Requirements - Quote exactly the lines between the line containing "shown = obj.evaluated_get(depsgraph)" and the line containing "return low, high", counting those two lines as part of the range. Leave the rest out.

* Start Information given *

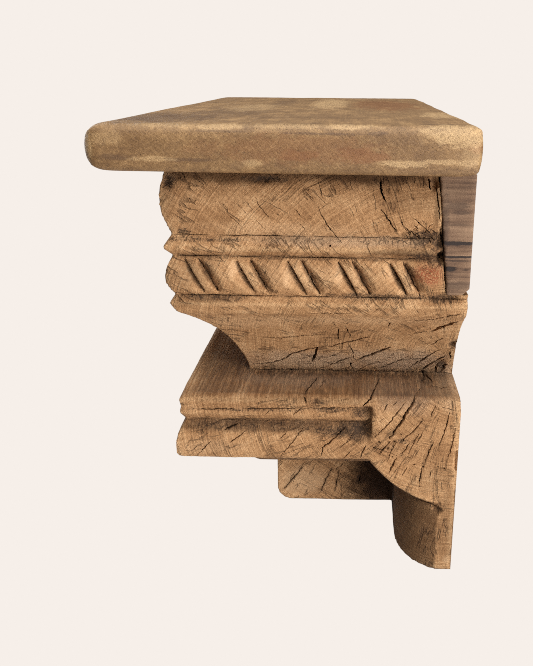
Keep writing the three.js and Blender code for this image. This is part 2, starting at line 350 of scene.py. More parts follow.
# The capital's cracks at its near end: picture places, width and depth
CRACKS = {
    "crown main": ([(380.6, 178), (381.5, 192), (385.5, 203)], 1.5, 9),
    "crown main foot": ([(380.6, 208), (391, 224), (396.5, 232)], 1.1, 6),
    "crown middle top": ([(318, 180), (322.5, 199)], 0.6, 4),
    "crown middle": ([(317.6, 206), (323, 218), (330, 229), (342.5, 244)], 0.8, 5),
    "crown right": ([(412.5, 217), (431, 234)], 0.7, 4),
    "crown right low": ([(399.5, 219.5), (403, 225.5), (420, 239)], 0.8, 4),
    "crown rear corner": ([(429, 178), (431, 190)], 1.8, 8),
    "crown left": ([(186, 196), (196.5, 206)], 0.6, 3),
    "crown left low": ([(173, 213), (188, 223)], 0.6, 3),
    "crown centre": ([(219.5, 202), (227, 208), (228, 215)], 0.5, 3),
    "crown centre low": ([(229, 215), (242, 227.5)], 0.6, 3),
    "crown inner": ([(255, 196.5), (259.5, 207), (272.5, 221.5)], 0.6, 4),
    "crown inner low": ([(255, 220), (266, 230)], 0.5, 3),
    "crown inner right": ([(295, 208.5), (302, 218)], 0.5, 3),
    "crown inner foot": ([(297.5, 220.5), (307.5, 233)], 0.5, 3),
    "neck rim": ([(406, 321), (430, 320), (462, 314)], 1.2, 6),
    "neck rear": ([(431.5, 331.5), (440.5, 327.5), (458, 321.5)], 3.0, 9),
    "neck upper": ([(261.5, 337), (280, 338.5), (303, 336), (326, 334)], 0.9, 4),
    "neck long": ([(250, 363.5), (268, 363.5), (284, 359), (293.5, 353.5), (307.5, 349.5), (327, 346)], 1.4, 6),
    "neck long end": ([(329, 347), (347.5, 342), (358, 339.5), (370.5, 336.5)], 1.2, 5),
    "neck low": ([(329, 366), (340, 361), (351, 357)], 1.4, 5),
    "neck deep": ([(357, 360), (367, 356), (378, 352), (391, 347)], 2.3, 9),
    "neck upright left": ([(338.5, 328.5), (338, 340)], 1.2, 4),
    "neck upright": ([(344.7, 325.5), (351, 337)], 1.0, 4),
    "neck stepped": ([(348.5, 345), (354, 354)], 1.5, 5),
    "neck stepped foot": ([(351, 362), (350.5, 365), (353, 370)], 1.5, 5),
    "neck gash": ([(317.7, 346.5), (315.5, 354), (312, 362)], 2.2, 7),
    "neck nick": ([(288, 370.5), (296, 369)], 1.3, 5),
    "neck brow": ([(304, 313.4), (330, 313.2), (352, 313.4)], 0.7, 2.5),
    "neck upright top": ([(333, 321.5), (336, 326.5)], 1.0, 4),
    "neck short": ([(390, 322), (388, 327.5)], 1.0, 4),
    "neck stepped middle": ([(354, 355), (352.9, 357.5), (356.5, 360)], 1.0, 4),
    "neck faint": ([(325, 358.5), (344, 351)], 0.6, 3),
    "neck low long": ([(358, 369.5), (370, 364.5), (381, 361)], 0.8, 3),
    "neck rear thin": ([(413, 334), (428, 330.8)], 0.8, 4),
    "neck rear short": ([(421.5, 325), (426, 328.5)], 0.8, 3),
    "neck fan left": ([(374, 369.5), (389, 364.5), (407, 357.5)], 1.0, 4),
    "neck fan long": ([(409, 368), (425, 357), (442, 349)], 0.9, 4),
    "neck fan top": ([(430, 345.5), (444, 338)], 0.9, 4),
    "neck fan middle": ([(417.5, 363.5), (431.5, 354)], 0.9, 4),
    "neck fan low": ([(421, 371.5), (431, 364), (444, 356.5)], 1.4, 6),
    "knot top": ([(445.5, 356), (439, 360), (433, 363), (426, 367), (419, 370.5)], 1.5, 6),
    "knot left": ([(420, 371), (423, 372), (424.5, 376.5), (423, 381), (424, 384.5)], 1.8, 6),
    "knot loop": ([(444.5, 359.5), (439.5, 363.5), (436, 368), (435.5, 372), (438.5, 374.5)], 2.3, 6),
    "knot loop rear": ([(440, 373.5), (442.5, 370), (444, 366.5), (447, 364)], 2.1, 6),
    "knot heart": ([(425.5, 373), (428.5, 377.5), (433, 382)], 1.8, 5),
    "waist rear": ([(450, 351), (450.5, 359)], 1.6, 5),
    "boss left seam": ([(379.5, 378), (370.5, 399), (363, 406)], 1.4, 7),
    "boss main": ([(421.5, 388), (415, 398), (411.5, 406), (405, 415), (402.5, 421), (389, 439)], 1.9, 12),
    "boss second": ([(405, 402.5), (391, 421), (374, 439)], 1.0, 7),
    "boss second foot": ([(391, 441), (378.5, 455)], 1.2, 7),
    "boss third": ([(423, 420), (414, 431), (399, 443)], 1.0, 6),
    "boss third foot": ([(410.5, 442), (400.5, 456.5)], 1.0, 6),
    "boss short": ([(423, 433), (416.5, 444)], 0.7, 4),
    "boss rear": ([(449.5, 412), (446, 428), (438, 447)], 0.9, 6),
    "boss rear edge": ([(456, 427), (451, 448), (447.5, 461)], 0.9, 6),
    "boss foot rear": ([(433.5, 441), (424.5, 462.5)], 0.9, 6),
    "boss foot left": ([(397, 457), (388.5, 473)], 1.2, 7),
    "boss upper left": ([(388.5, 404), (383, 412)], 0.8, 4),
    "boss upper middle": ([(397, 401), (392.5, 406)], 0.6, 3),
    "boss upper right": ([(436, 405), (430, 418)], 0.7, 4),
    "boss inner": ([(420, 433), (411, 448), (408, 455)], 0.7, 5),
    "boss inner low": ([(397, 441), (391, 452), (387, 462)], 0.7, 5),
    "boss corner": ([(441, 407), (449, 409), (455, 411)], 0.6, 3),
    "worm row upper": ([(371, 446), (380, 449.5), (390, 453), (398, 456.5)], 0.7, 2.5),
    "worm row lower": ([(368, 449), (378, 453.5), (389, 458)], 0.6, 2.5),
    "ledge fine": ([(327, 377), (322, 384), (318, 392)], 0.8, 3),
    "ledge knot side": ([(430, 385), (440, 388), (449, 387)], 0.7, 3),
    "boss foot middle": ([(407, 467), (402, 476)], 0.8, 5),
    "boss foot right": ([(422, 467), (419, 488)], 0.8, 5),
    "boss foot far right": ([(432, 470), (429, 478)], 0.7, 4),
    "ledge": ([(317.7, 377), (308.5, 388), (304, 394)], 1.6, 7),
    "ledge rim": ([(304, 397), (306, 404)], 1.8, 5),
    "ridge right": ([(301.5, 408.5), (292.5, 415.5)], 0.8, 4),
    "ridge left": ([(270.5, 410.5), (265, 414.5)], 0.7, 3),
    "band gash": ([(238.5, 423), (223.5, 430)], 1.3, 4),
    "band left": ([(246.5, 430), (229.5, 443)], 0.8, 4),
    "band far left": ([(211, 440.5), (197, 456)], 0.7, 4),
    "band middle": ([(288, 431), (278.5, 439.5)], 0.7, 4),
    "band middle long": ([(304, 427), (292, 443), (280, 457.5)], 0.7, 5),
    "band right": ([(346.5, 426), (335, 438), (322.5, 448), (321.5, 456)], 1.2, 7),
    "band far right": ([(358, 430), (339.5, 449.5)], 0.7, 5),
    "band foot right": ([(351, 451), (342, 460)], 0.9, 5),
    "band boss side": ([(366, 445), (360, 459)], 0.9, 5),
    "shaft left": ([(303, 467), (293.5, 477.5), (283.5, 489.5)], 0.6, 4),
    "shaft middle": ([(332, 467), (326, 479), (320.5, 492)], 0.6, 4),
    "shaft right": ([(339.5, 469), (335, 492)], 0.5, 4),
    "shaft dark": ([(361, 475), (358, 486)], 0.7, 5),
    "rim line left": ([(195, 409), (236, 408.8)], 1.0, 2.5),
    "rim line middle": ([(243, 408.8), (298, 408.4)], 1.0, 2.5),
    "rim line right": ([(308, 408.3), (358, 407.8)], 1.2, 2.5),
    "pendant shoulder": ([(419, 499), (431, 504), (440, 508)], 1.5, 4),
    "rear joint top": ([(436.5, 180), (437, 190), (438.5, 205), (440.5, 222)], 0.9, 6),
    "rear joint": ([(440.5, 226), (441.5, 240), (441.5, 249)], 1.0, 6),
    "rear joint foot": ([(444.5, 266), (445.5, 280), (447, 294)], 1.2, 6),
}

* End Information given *
* Start Information given *

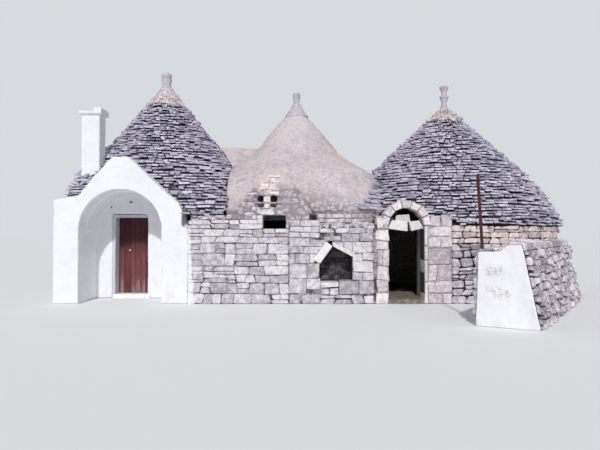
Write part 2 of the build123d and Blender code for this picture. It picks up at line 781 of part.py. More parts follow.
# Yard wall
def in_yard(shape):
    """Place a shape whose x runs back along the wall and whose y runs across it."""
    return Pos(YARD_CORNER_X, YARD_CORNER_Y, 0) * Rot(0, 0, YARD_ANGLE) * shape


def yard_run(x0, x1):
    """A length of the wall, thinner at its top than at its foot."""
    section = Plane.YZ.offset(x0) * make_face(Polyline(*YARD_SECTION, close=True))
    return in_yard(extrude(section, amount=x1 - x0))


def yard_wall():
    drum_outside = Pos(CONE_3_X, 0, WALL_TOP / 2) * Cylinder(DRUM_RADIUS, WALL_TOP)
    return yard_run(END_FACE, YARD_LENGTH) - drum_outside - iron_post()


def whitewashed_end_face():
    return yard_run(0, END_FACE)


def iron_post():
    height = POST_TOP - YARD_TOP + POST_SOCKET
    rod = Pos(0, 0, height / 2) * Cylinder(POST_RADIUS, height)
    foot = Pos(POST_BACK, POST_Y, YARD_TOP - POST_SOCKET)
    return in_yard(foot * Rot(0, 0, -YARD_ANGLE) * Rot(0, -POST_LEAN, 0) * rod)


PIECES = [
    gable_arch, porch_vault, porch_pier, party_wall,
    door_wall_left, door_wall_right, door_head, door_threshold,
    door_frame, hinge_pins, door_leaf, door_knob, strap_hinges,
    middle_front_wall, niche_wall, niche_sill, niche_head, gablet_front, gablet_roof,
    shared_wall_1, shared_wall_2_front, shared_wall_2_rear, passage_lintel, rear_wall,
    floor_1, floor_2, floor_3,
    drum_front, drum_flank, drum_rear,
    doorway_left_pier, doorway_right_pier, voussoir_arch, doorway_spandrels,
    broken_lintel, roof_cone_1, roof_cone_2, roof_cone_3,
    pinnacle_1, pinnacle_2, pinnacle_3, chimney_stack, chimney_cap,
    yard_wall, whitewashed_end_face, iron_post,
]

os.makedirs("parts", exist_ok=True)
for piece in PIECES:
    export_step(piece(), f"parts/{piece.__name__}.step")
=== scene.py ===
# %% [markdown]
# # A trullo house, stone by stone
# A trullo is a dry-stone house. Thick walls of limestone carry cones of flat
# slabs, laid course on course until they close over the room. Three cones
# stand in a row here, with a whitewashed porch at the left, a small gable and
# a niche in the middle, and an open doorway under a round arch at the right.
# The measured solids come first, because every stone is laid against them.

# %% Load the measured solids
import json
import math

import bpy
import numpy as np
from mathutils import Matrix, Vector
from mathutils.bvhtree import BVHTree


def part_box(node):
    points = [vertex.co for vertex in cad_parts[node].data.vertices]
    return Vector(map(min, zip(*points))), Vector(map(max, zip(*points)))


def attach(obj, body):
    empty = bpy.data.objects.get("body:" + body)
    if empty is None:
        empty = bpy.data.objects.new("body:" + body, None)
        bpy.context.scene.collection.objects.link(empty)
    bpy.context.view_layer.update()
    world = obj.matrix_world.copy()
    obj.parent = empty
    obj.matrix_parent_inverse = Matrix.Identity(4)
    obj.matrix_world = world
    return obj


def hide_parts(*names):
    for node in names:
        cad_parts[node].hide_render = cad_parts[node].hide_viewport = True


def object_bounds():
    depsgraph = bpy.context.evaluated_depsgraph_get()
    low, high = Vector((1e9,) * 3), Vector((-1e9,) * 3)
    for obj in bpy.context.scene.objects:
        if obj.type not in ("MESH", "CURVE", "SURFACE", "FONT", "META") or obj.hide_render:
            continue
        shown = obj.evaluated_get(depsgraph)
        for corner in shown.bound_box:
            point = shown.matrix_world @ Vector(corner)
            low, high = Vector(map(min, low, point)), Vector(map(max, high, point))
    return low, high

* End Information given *
* Start Information given *

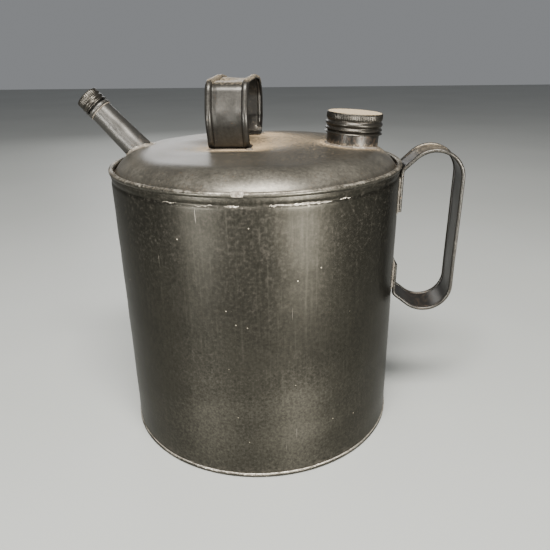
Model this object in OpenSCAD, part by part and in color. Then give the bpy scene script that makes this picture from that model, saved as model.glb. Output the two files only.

* End Information given *

The completed task -
        shown = obj.evaluated_get(depsgraph)
        for corner in shown.bound_box:
            point = shown.matrix_world @ Vector(corner)
            low, high = Vector(map(min, low, point)), Vector(map(max, high, point))
    return low, high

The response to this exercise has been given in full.